Chapter 3. New features

This section lists all major updates, enhancements, and new features introduced in this release of Red Hat Ceph Storage.

3.1. The ceph-ansible Utility

Setting ownership is faster when using switch-from-non-containerized-to-containerized-ceph-daemons.yml

Previously, the chown command in the switch-from-non-containerized-to-containerized-ceph-daemons.yml playbook unconditionally re-applied the ownership of Ceph directories and files causing a lot of write operations. With this update, the command has been improved to run faster. This is especially useful on a Red Hat Ceph Storage cluster with a significant amount of directories and files in the /var/lib/ceph/ directory.

The new device_class Ansible configuration option

With the device_class`feature, you can alleviate post deployment configuration by updating the `groups_vars/osd.yml file in the desired layout. This feature offers you multi-backend support by avoiding to comment out sections after deploying Red Hat Ceph Storage.

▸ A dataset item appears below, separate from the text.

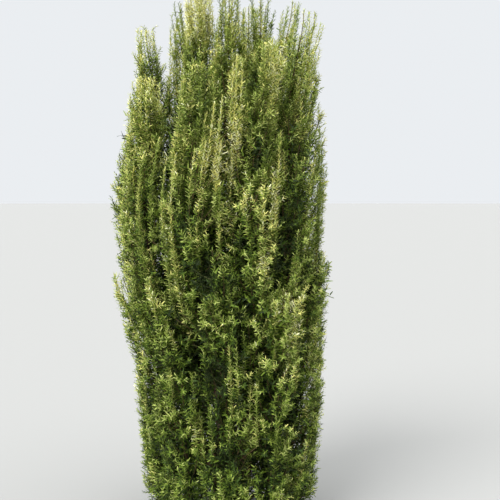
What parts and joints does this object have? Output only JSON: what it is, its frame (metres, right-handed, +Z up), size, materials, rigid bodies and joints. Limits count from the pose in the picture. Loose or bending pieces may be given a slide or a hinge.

Removing iSCSI targets using Ansible

Previously, the iSCSI targets had to be removed manually before purging the storage cluster. Starting with this release, the ceph-ansible playbooks remove the iSCSI targets as expected.

For bare-metal Ceph deployments, see the Removing the Configuration section in the the Red Hat Ceph Storage 3 Block Device Guide for more details.

For Ceph container deployment, see the Red Hat Ceph Storage 3 Container Guide for more details.

osd_auto_discovery now works with the batch subcommand

Previously, when osd_auto_discovery was activated, the batch subcommand did not create OSDs as expected. With this update, when batch is used with osd_auto_discovery, all the devices found by the ceph-ansible utility become OSDs and are passed in batch as expected.

The Ceph Ansible playbooks are compatible with Ansible 2.7

Starting with this release, users can install Ansible 2.7 and run the latest ceph-ansible playbooks for {storage-product}.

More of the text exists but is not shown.